The annual impact is staggering. Arizona residents spend $3,302 on fast food yearly. That’s $1,398 more than the national average—enough for a used car down payment, a semester of community college tuition, or six months of health insurance premiums. This is discretionary spending on a scale that dwarfs most consumer categories.
Several factors create Arizona’s extreme fast food dependence, and none of them relate to income levels or cost of living.
Car culture dominates the explanation. Phoenix and Tucson rank among America’s most car-dependent metropolitan areas. Drive-thrus become the path of least resistance for every meal when walking or public transit barely exist as options. The infrastructure itself funnels residents toward fast food at every turn.
Climate intensifies the pattern. Extreme summer heat makes cooking at home genuinely miserable for months on end. Fast food drive-thrus offer appealingly climate-controlled convenience when stepping outside feels like walking into an oven. The weather isn’t just uncomfortable—it’s a structural force reshaping food choices.
Demographics play a role too. Arizona’s younger population and significant military presence create demographic segments more inclined toward fast food consumption. These groups have less attachment to home cooking traditions and more acceptance of fast food as regular meals rather than occasional convenience.
Market saturation completes the picture. Intense fast food concentration and promotional competition create a ubiquitous presence. You can’t drive two miles in Phoenix without encountering a dozen fast food options, all competing aggressively on price and convenience.
Arizona’s 50% burger preference adds another dimension. The state shows cultural conservatism that reinforces rather than challenges fast food habits. There’s no coastal food consciousness pushing back against fast food dependence, no dense urban environment creating alternative options. Fast food isn’t something Arizona is trying to move past—it’s embedded in how the state functions.
Arizona isn’t an outlier. It’s a preview. As America continues sprawling into car-dependent suburbs, as working hours extend, and as convenience increasingly trumps quality considerations, more states will follow Arizona’s pattern. The infrastructure and culture that created Arizona’s spending levels are spreading, not shrinking.
The state’s combination of highest spending and highest frequency proves that price sensitivity has limits. Even as 82.3% of Western residents report that fast food has become “much more expensive,” Arizona consumers continue buying at rates that dwarf national patterns. They’re either absorbing price increases other states won’t tolerate, or fast food has become so culturally embedded that price becomes almost irrelevant.
Arizona represents the logical endpoint of American fast food culture: complete dependence sustained by infrastructure, climate, demographics, and cultural acceptance that override traditional cost-benefit calculations.
California Stays True to Burgers: 53% Buck National Pizza Trend in Surprising Loyalty Play
California residents prefer burgers at 53.1%—the highest rate among major states and a dramatic rejection of the national narrative that pizza has overtaken burgers as America’s favorite fast food. This isn’t a slight regional variation. This is 39 million people in America’s most populous and culturally influential state going in the opposite direction of the supposed national trend.

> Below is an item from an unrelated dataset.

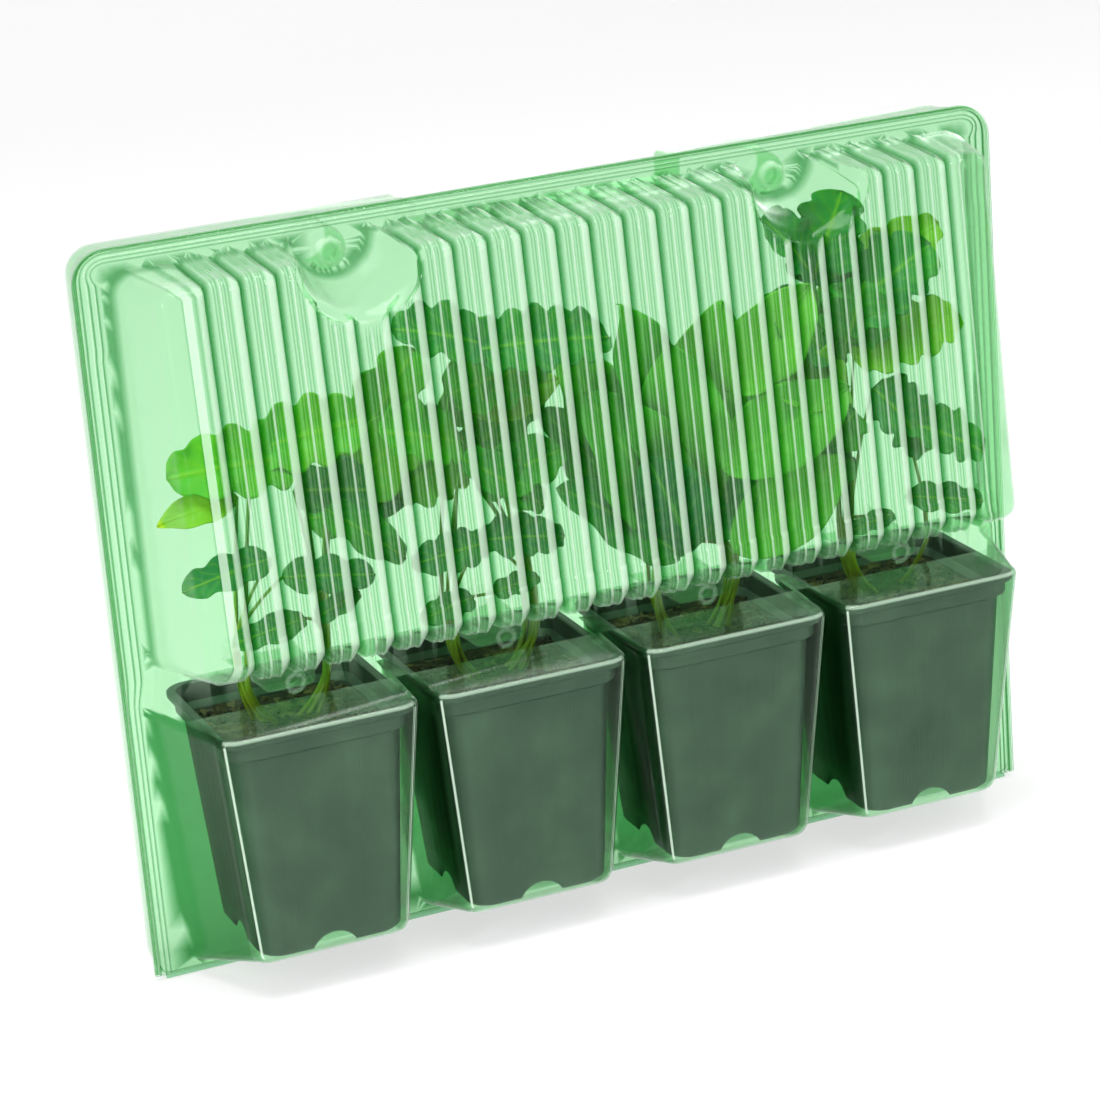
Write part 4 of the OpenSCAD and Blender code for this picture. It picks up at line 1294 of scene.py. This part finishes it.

The state that invented wellness culture, juice cleanses, and avocado toast maintains fierce burger loyalty that contradicts every assumption about California food preferences. Coastal urban elites may obsess over organic, sustainable, artisanal food, but the survey captures the reality of suburban California, where In-N-Out Burger functions as cultural identity more than restaurant choice.
In-N-Out’s influence can’t be overstated. The chain has achieved legendary status in California through decades of consistency, quality messaging, and deliberate scarcity that make it a California-specific experience. Eating In-N-Out becomes an act of regional identity. Moving away from California means losing access to something genuinely valued, not just mourned for nostalgia’s sake.
But the burger loyalty extends beyond one chain. California gives Burger King a 22% preference share compared to McDonald’s 15%—a rejection of the Golden Arches in a state that should define national trends given its population and economic influence.
Burger King’s California dominance suggests something deeper than chain preference. It indicates California consumers value perceived quality over brand recognition. Burger King’s flame-grilled messaging resonates in a state that claims to care about how food is prepared, even when that “quality” distinction is largely marketing rather than a meaningful difference.
California’s $42.19 weekly spending sits above the national average but well below other high-income states. This suggests some food consciousness does translate to reduced fast food dependence—just not enough to abandon burgers entirely. Californians are eating slightly less fast food than Arizona or Ohio, but when they do eat it, they’re choosing burgers at rates that dwarf the rest of the country.
The California data exposes the flaw in declaring national food trends. If America’s largest state—one that often predicts and defines national consumer behaviors—shows preferences opposite the “national” trend, can that trend really be called national? Or is it just northeastern preferences being misidentified as nationwide shifts?
California’s split personality extends throughout its food culture. Farm-to-table restaurants coexist with drive-thru burger chains. Organic grocery stores sit next to fast food clusters. Progressive food values exist alongside some of America’s highest burger consumption rates. The contradiction isn’t hypocrisy—it’s geographic and demographic segmentation within a massive, diverse state.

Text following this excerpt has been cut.